Saint Augustine described what I’ve always thought of as “The Razor’s Edge Explanation of Time.”   Basically, the past is an accumulation of all of the moments that were once the present.  The future is a storehouse of present moments that have not yet happened.  The fascinating thing is the present because it is with us for just a fleeting moment.  


Basically, the present is a razor’s edge.  And then it is gone forever.




Like Aristotle, Saint Augustine concluded that time began with the beginning of the universe.  He made a sharp distinction between the things that exist in time and space and those things that are outside of time and space.  He stated that time as we know it is part and parcel of this creation, not something that applies to God.


In other words, God is beyond time; God is in what we mortals call “eternity.”  Indeed, eternity is a timeless and boundless entity that we mortals cannot possibly comprehend.


Remember the little book that Vern gave me; the one entitled TIME?  In the first chapter, when discussing Saint Augustine, the author made the following statement: “Eternity a state beyond time and space; a state that is beyond the imagination of man; eternity is the very dwelling place of God.”


Saint Augustine also developed an interesting thought by stating that eternity DOES NOT last forever, though that's how most of us think of eternity.  


The point Augustine makes so well is that eternity lasts no time at all. He states that eternity “stands and does not pass”, that “in eternity nothing passes but all is present” and that “in eternity there is a condition of a never-ending present.”


This means that when one is in eternity, there is no past, there is no future, there is only the present … an endless now … a now that is without beginning or end.


Likewise, Augustine gives us an exceedingly articulate view of eternity; that entity is beyond space and time that, as the author of Vern’s little book states, “is the very dwelling place of God.” 

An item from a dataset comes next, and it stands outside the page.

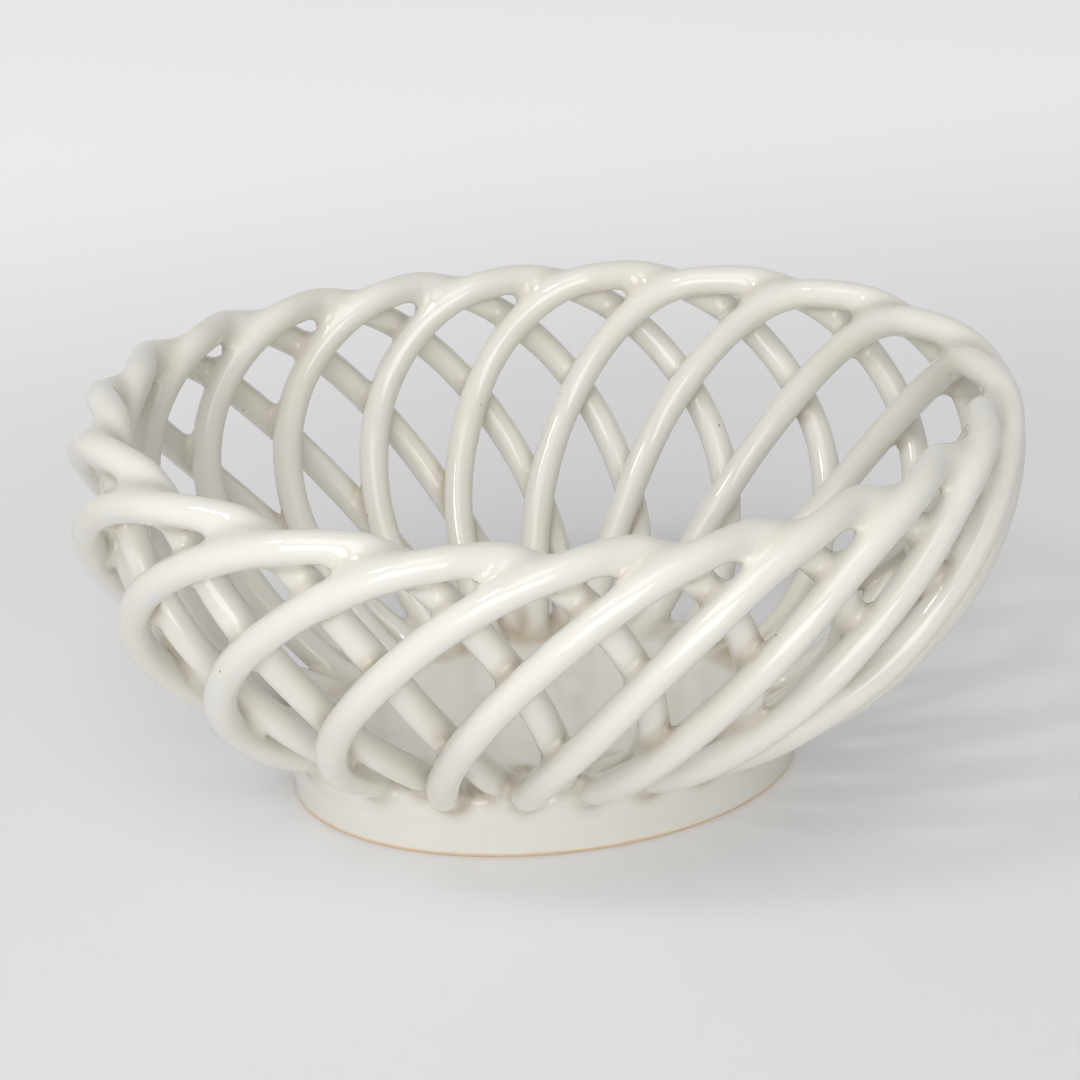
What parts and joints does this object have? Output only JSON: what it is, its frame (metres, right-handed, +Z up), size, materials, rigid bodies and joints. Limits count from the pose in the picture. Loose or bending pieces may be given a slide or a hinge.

Obviously, as a small jewelry store owner, I wore many hats.  I was a journeyman goldsmith, engraver, Graduate Gemologist (GG-GIA), diamond setter, salesman and watchmaker.


In the almost thirty years that I ran the store, it was the watchmaking that kept me constantly thinking about time and Saint Augustine’s description of its passage.


I repaired watches every single day and it was always a quiet time.  It sounds strange, but after a few years “at the bench” my hands took on a life of their own.  My hands and a small portion of my brain repaired the watches, but the greater amount of my consciousness was free to think.


Almost all of those long hours were spent in a special kind of contemplation.  It’s hard to explain, but those were hours during which I was free to commune with Saint Augustine and … somehow, with God.  In almost every way, I would call it a form of prayer; quiet, wonderful prayer.


Indeed, as long as we are mortal and upon this earth, we cannot understand God and His Works.  Having said that, I truly believe that we can open our minds and invite God inside.  


When we do that, we are totally at One with God.


And one wonderful and glorious day, we will be allowed to enter that place beyond time and space, that place that we mortals call eternity.  And we will at long last be able to live eternally in the Loving Presence of God.